The goal of this project is to develope plugins/extentions for Nutch to make it a perfect tool for building custom search solutions. The project is an open-source project released under Apache License Version 2.0.
Note: This project is tested with nutch 1.7 and nutch 1.8 (nutch 2.X is not supported yet).
Extractor helps to extract specific parts of an html/xml page using xpath expressioins or css selectors. The extracted parts are copied into one or several fields.

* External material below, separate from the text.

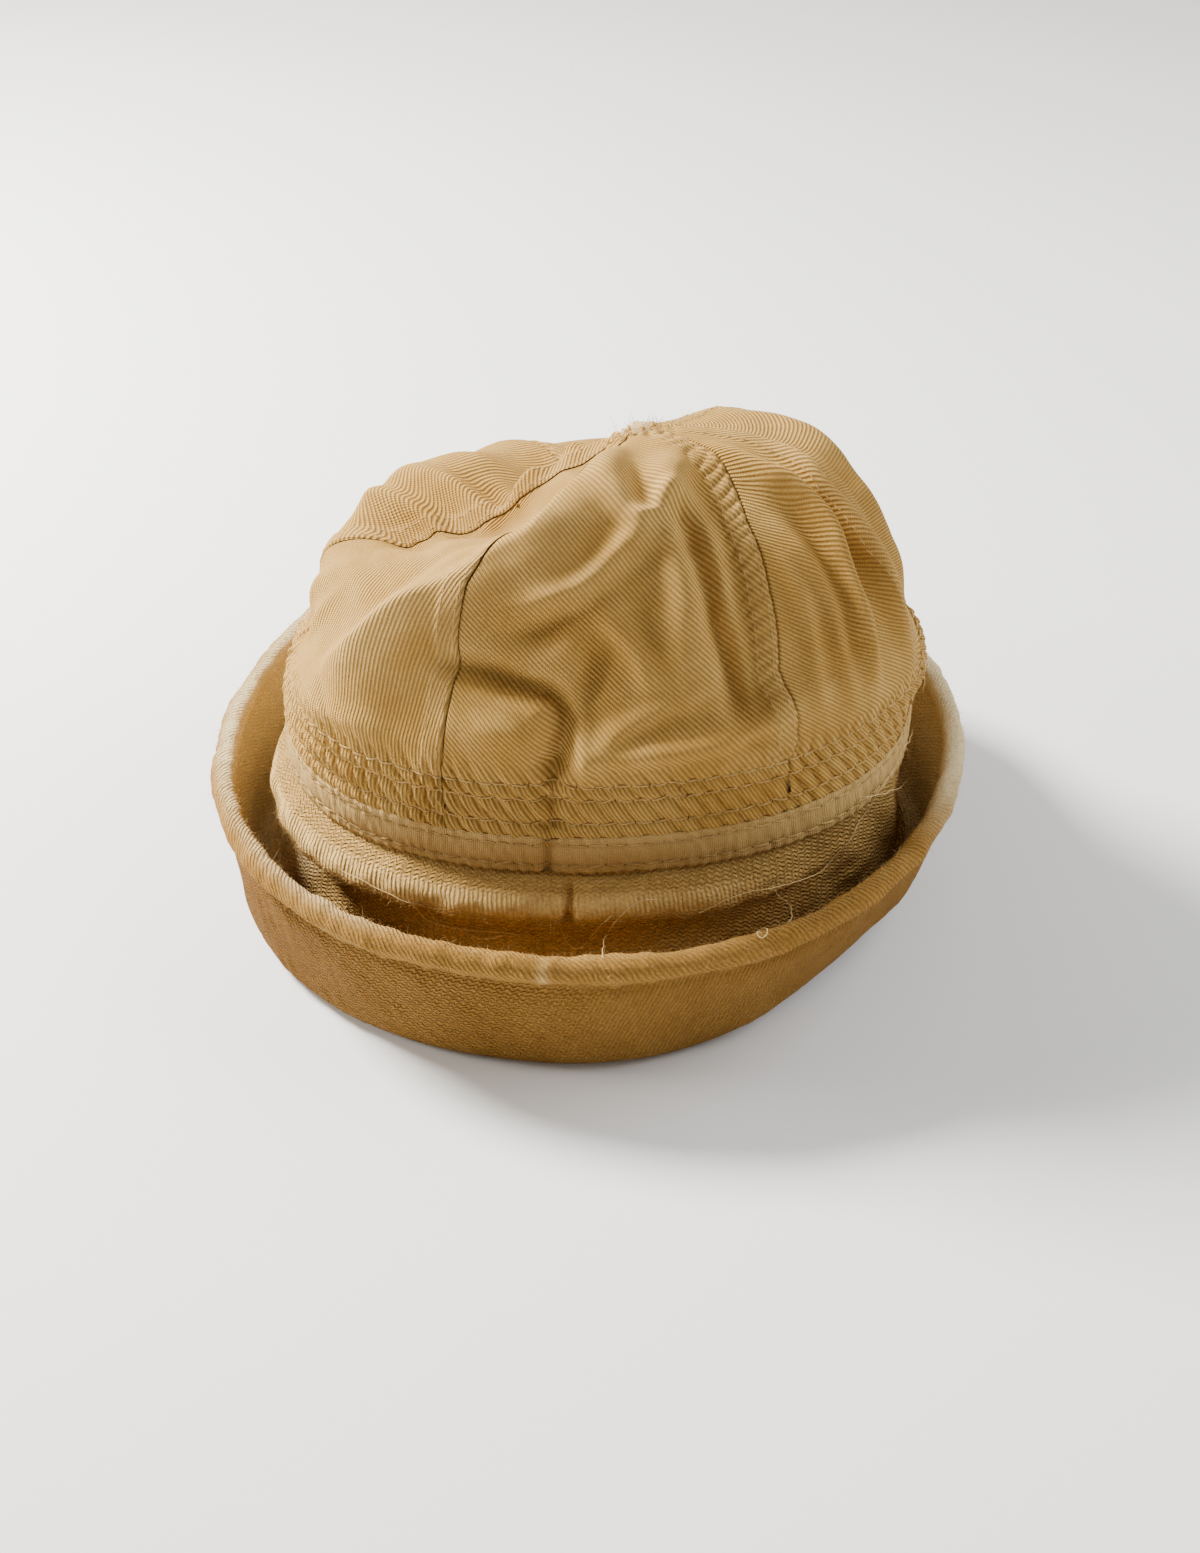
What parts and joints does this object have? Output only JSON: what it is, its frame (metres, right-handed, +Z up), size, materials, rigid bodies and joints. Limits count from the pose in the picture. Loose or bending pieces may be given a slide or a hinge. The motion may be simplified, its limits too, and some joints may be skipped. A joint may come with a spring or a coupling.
{
  "type": "sailor cap",
  "caption": "Soft cotton twill sailor cap with a slouched gored crown, a stitched binding tape and a deep turned-up brim with a rolled edge.",
  "frame": {"origin": "middle of the cap's bounding box in plan, on the plane that the fold of the brim rests on", "axes": "+Z up out of the crown, -Y towards the cap's front, +X towards the wearer's left, the side on the viewer's right when the cap's front is looked at"},
  "size_m": [0.2376, 0.2268, 0.1582],
  "materials": {
    "crown_twill": "matte cotton twill",
    "tape_cotton": "matte plain-weave cotton tape",
    "brim_cloth": "matte coarse cotton, worn at the rim"
  },
  "bodies": {
    "root": {"crown_gore_front": "crown_twill", "crown_gore_front_left": "crown_twill", "crown_gore_back_left": "crown_twill", "crown_gore_back": "crown_twill", "crown_gore_back_right": "crown_twill", "crown_gore_front_right": "crown_twill", "band_tape": "tape_cotton", "brim": "brim_cloth"}
  },
  "joints": []
}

Extractor consists of a parser plugin, an html parser filter, and an indexer filter. You can use extractor in two modes:
-
Use extractor to extract additional fields inaddition of the standard html parser fields (such as title, metatags, outlinks,...). In this mode, extractor is attached to the standard html parser as a parser filter. Html parser first parses the content, extracts its fields and outlinks, and then passes the content to the extractor parser filter. Extractor, parses the content again and adds some additional fields to the parse metadata. Later, the extractor indexer filter reads this parse metadata and adds the corresponding fields to solr documents.
-
Use extractor as a standalone parser. In this mode, extractor is responsible for the whole parsing process including the extraction of title, outlinks, .... In this mode, you can use extractor to parse both xml and html files.
-
Extract plugins/zal.extractor-X-distribution.zip to your nutch's plugins directory. After the extraction, you must have a directory named "extractor" under your nutch's plugins directory. In "extractor" directory, there must be several jars with a file named "plugin.xml". Note that the jar is built with java 6.
-
Enable extractor plugin by adding its name to the plugin.includes property in the nutch-site.xml (inside nutch conf directory).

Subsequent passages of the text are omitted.